I also figured the difference of a 13 1/2 inch and a 12 inch radius and I came up with 29 inches per revolution.
“A given spot of the tread will travel a flat line for a distance and then an arc length. The total of the flat line (call it a cord if you’d like) plus the arc length is what determines the wheel speed, not the “loaded radius”.”
A given spot on the tire in contact with the ground is always stationary relative to the ground. There’s no “flat line” (you meant to say “chord”).
A tire is not a circle or a disc. I suppose it would be a toroid of some sort, and I imagine some of the air pressure or lack thereof would go into changing the width of the sidewall.
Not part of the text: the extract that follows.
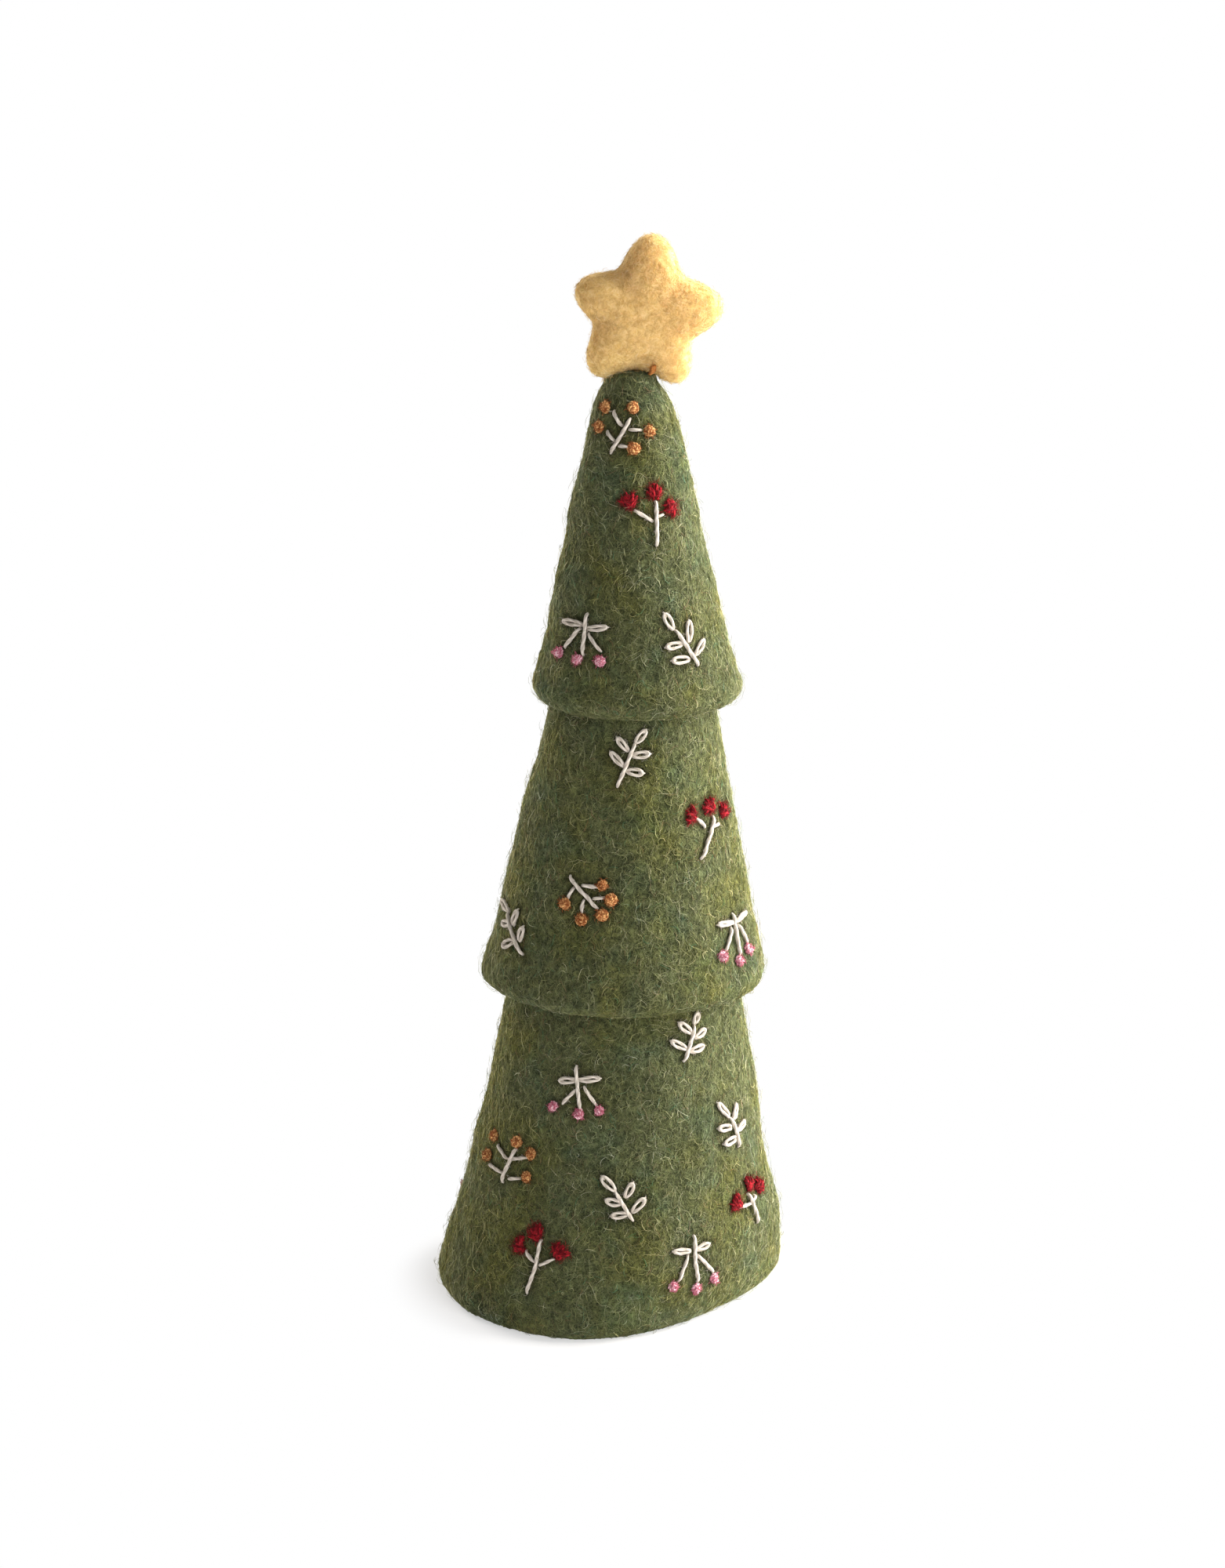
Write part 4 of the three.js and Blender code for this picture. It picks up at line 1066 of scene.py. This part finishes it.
# Bud sprigs: an ivory stem with two short branches, and a bud at each of the three ends. A bud is a
# tuft of short crimson stitches that spread out from its root.
BUD_REACH = 2.6
BUD_STITCHES = 17
BUD_STITCH_LENGTHS = (1.9, 3.3)
BUD_YARN_RADIUS = 0.4
# Loose hairs of the buds, darkened by painted shade into a halo round each tuft.
TUFT_FUZZ = {"share": 0.14, "length": (1.2, 3.2), "radius": 0.055, "hair_shade": 0.45}


def bud_tuft(sprig, root, middle, draw):
    """Short stitches packed over a bud. Each starts near the root and fans out, and its place across
    the bud and its direction go together, so that the tuft spreads; later ones lie over earlier."""
    root, middle = np.asarray(root), np.asarray(middle)
    heading = np.arctan2(*(middle - root))
    ahead = np.array([np.sin(heading), np.cos(heading)])
    aside = np.array([ahead[1], -ahead[0]])
    tubes = []
    for i, place in enumerate(draw.permutation(np.linspace(-1, 1, BUD_STITCHES))):
        way = heading + np.radians(50) * place + draw.normal(0, 0.45)
        way = np.array([np.sin(way), np.cos(way)])
        length = draw.uniform(*BUD_STITCH_LENGTHS)
        centre = (middle + aside * place * BUD_REACH * 0.62
                  + ahead * draw.uniform(-1.5, 1.2) * (1 - 0.4 * abs(place)))
        line = [centre - way * length / 2, centre + way * length / 2]
        radius = BUD_YARN_RADIUS * draw.uniform(0.85, 1.2)
        tubes.append(straight_stitch(sprig, line, radius, 0.7 * i / BUD_STITCHES, draw.uniform()))
    return tubes


crimson_yarn = yarn_material("crimson_wool_yarn", "c0202c", "3c070b", 1.5, 0.65)
BUD_SPRIGS = {
    "upper_bud_sprig_1": {
        "stem": [(837.7, 696), (836.2, 639)],
        "stalks": [(832.8, 665, 809.8, 651.2), (838.5, 659.6, 846.5, 655.8)],
        "buds": [(809.8, 651.2, 802.9, 639.7), (836.2, 639, 835.4, 626.7), (846.5, 655.8, 856.5, 646.6)]},
    "middle_bud_sprig_1": {
        "stem": [(894.7, 1095.6), (906.7, 1056.8), (909.4, 1040.7)],
        "stalks": [(900, 1055.5, 888, 1043.4), (908, 1055.5, 917.4, 1050.1)],
        "buds": [(888, 1043.4, 881.3, 1039.4), (909.4, 1040.7, 904, 1027.3), (917.4, 1050.1, 922.8, 1032.7)]},
    "lower_bud_sprig_1": {
        "stem": [(966.5, 1559.2), (954.2, 1522.5)],
        "stalks": [(957.7, 1534.3, 944.5, 1540.1), (959.2, 1532.8, 963, 1524)],
        "buds": [(944.5, 1540.1, 938.7, 1534.3), (954.2, 1522.5, 954.8, 1509.3), (963, 1524, 968, 1512.3)]},
    "lower_bud_sprig_2": {
        "stem": [(672, 1649.4), (685.1, 1611.9), (690.4, 1581.3)],
        "stalks": [(682.8, 1610.4, 670.5, 1595.1), (687.4, 1614.2, 706.5, 1605.8)],
        "buds": [(670.5, 1595.1, 662.9, 1587.5), (690.4, 1581.3, 685.1, 1572.9),
                 (706.5, 1605.8, 714.9, 1596.6)]},
}
BUD_MARKS = {
    "stem": [(0, 0), (0.4, 7.6), (0, 13.6)],
    "stalks": [(0.2, 7.6, -3.2, 10), (0.4, 7.2, 4.2, 9.8)],
    "buds": [(-3.2, 10, -5.2, 12.2), (0, 13.6, -0.7, 16.4), (4.2, 9.8, 6.2, 12.8)],
}
BUD_PLACES = {"lower_bud_sprig_3": (206, 0.62, 8), "middle_bud_sprig_2": (128, 0.36, -14)}
for sprig in all_sprigs(BUD_SPRIGS, BUD_PLACES, BUD_MARKS):
    add_stitches(sprig)
    draw = draws_for(sprig, COLOURED_PART)
    tubes = [tube for root, middle in sprig["buds"] for tube in bud_tuft(sprig, root, middle, draw)]
    points, faces, uv, shade = with_hairs(tubes, draw, **TUFT_FUZZ)
    name = sprig["name"]
    piece_from(name + "_tufts", points, faces, crimson_yarn, [name + "_buds"], uv, shade)


# The pull of the stitches: round each one the felt is drawn in by about half a millimetre
#  and darkened there by painted shade.
PULL_DEPTH = 0.5
PULL_WIDTH = 1.6
PULL_REACH = 4  # from a stitch, beyond which it pulls nothing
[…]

If only someone would post what they think about this issue…
"A tire is not a circle or a disc." Mine are!
"A given spot of the tread will travel a flat line for a distance and then an arc length “” Can you explain that a little further for we who aren’t so educated??
Can a three-leged dog run as fast as a four-leged dog?? I bet that half of you will disagree with the other half!!
We will get things like; It depends on the color of the dog, or how long has it been since he was taken to the vet, or is it a male or female, or is he an indoor dog or an outdoor dog, or has he ever been hit by a car, or what does he eat, that could make a difference, or does he get a lot of rest?
This thread needs to disappear faster than a pack of smokes at an AA meeting!
“‘A tire is not a circle or a disc.’ Mine are!”
Your tires exists in only two dimensions? Interesting.
“Can a three-leged dog run as fast as a four-leged dog??”
I would suggest that your dog is alleged.
“This thread needs to disappear faster than a pack of smokes at an AA meeting!”
Yeah, I think my chances of picking up a chick with issues here are pretty much nil. But that raises the question: can you pound beers at a Smokenders meeting?
flybyyaJanuary 10 It don’t seem that you are coming back to this post. However I was thinking about your experienxce with the tank track, and I wondered if you let some air out of it and checked it??
While I can appreciate CircuitSmith’s desire to have this thread go away, it is clear that several folks don’t understand what is going on and would like to.
If you have an inflated, but unloaded tire, the shape is circular. - BUT - If you put the tire on a car and lower it to the ground, some of that shape changes. Obviously the part in contact with the road surface is flat - but the rest of the tire also deforms and no longer forms a perfect circle. This is where the tank track analogy comes in.
The tread portion of the tire - that part that determines the rolling circumference - acts very much like a tank tread in that it gets displaced in front of and behind the footprint, and the total length of the tread changes very little. While the rest of the tire may appear to have a perfectly circular shape, it is in fact distorted - and to such a small extent it’s easy to fool the eye.
Also, the axle is off center from the apparent circular center (noting that it isn’t a perfect circle) - In some respects you could say the axle is more being suspended from the top, than being supported from the bottom.
The translational velocity of a vehicle depends upon the “effective” rolling radius Re of its tires. Re is defined, somewhat tautologically, by Re = V/ω, where V denotes the translational velocity of the car and ω the angular velocity of the wheel rotation. Re lies somewhere between the unloaded tire radius Ru and the loaded radius Rℓ (which is the height of the wheel center above the ground). That is, Rℓ < Re < Ru.
A tire’s effective rolling radius decreases with loss of tire air pressure, but not by much in steel belted radial tires, a little more so in bias tires. Re varies with tire construction and perhaps even among tires of the same production line.
Below is a graph from a Japanese US patent application. Notice that a tire’s effective rolling radius only decreases on the order of a millimeter for a pressure differential of 1 bar (≈15psi).That is why data from the car’s wheel sensors must be accumulated over several miles to detect air pressure loss.
If I can find a better definition of Re other than the tautological Re = V/ω, I’ll post it here.
Aw, Mechaniker, now you’re messing things up with facts! But I can’t see the graph, would you post the link?
Not a link to the actual patent application, but I can post a link to a pdf that contains the graph:
http://www-nrd.nhtsa.dot.gov/pdf/esv/esv19/05-0082-O.pdf
I have rewritten my original post, so you might want to go back and re-read it. I don’t think the concept of “effective” tire radius was discussed in previous posts, only loaded and unloaded tire radii. But effective radius is the concept used in vehicle dynamics. I only wish I could give a better explanation of it.
Read this, Section 2.3 Rolling radius and Fig. 2.6:
http://books.google.com/books?id=yAo-6yQbg9IC&pg=PA38&lpg=PA38&dq=definition+effective+rolling+radius+pneumatic+tire&source=bl&ots=LiOshq1uaV&sig=ypVy3_8ohLjlqBWBgQTYkX4sQdI&hl=en&sa=X&ei=n-UuT8KnOovpgAfo7-37Dw&ved=0CCkQ6AEwAA#v=onepage&q=definition%20effective%20rolling%20radius%20pneumatic%20tire&f=true
Still not a satisfactory explanation of effective rolling radius.
MOUNTAINBIKE, I don’t remember insisting that a “low tire radius” would be accurate or not, but I am really curious to see the difference a low tire will make. Some warmer, dryer day I will check it.